--- Prompt ---
Restate word for word the lines of the records below, starting at the line that contains "Reconstruct the object" and ending at the line that contains "down by hand.", with both of those lines included and nothing else.

[CAD and scene scripts]
_ _ _ _ _
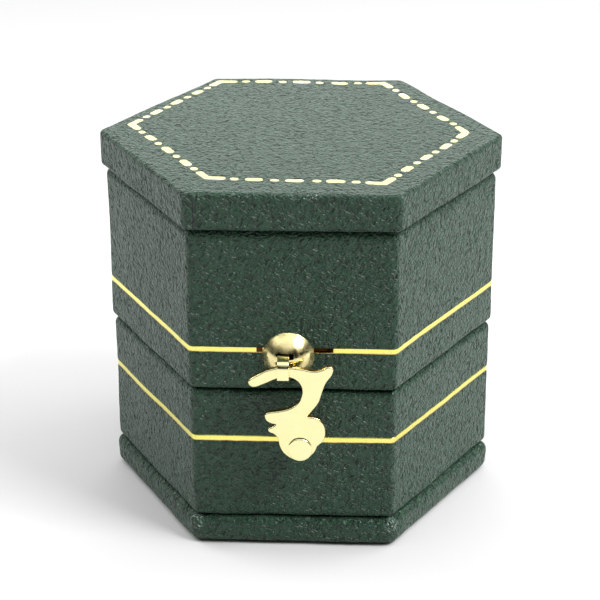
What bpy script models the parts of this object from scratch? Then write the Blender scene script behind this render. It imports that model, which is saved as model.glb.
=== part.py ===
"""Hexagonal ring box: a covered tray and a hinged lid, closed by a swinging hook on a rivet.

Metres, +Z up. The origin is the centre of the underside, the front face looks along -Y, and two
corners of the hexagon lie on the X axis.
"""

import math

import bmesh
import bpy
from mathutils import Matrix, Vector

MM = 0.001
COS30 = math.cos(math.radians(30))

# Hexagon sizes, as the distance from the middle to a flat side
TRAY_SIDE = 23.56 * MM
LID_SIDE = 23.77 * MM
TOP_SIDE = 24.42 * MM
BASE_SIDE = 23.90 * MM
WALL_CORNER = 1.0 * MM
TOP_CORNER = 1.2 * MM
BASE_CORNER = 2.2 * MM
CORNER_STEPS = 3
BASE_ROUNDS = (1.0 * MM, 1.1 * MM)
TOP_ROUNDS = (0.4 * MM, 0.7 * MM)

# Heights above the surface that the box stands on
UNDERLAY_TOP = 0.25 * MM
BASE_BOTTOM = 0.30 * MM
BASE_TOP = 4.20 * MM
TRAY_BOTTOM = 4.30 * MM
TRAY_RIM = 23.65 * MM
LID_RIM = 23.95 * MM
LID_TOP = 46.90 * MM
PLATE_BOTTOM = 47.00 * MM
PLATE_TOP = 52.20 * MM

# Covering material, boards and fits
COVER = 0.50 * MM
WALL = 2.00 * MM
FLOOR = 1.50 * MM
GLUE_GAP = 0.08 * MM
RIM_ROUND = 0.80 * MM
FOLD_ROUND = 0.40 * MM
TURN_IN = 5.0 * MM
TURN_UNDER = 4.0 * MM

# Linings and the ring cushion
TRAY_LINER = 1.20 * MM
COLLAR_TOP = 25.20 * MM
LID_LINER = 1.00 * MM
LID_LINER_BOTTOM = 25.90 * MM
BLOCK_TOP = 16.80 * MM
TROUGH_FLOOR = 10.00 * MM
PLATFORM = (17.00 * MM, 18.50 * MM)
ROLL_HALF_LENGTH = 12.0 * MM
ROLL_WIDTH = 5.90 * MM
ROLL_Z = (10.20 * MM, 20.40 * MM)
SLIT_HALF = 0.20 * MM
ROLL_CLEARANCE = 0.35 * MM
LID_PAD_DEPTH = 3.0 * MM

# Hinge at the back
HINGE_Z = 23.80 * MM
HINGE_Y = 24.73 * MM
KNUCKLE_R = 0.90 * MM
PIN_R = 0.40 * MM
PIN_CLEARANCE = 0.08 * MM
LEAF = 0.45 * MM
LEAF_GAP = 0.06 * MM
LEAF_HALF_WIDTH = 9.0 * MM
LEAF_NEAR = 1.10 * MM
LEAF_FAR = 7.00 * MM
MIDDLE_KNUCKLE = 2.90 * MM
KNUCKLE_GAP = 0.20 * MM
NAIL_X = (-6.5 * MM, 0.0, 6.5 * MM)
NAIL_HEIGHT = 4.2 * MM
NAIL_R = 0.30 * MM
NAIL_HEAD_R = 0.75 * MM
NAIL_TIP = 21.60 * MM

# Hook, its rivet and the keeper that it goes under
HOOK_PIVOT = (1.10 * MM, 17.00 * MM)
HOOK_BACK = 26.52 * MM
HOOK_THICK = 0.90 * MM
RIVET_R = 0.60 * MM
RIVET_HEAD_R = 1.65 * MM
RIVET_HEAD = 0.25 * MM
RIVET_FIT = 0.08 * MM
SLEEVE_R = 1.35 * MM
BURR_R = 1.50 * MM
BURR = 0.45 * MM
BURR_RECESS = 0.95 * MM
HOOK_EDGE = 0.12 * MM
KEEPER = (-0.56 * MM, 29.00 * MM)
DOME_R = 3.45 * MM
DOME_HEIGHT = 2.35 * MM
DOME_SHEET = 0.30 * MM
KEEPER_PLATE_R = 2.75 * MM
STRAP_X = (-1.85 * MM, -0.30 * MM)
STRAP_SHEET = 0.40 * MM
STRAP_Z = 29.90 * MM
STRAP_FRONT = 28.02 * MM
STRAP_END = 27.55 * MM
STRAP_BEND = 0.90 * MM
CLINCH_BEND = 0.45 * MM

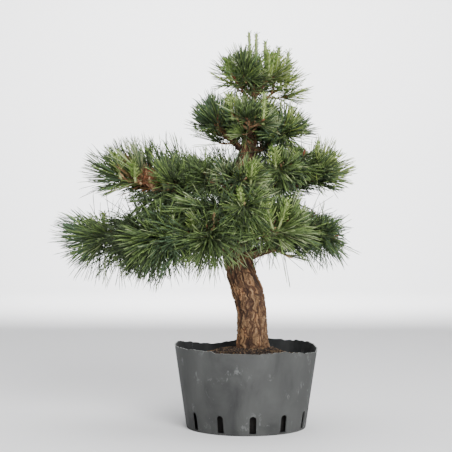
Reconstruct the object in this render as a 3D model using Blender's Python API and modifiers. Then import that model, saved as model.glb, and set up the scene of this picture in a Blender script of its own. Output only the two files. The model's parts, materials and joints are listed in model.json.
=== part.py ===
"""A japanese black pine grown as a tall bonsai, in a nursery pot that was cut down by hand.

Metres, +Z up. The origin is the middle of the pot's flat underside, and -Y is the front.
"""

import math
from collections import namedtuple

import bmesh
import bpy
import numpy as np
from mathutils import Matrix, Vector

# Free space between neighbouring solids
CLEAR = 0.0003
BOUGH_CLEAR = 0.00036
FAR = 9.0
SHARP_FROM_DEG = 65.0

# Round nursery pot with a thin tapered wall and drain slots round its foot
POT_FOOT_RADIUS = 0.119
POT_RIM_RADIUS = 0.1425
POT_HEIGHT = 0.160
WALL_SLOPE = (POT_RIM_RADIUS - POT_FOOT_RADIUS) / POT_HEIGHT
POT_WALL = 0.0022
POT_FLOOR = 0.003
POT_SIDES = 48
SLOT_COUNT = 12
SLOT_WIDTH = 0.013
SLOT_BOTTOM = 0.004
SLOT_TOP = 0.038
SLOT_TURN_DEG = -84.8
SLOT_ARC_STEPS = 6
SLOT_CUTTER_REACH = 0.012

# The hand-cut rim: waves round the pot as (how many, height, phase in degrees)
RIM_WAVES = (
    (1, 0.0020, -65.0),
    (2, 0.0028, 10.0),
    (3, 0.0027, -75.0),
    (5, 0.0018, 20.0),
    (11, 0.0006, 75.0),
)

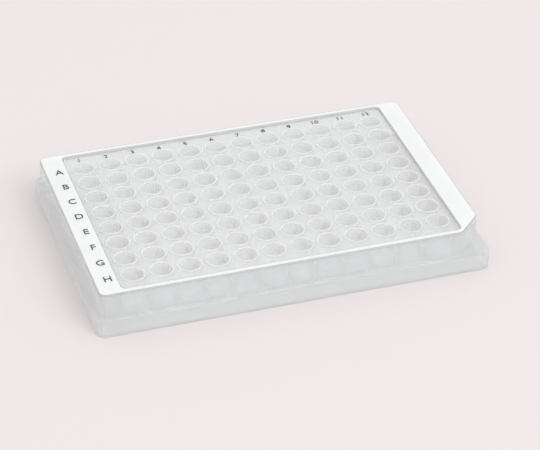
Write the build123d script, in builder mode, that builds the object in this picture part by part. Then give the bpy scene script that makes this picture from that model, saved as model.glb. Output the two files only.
_ _ _ _ _
--- Solution ---
Reconstruct the object in this render as a 3D model using Blender's Python API and modifiers. Then import that model, saved as model.glb, and set up the scene of this picture in a Blender script of its own. Output only the two files. The model's parts, materials and joints are listed in model.json.
=== part.py ===
"""A japanese black pine grown as a tall bonsai, in a nursery pot that was cut down by hand.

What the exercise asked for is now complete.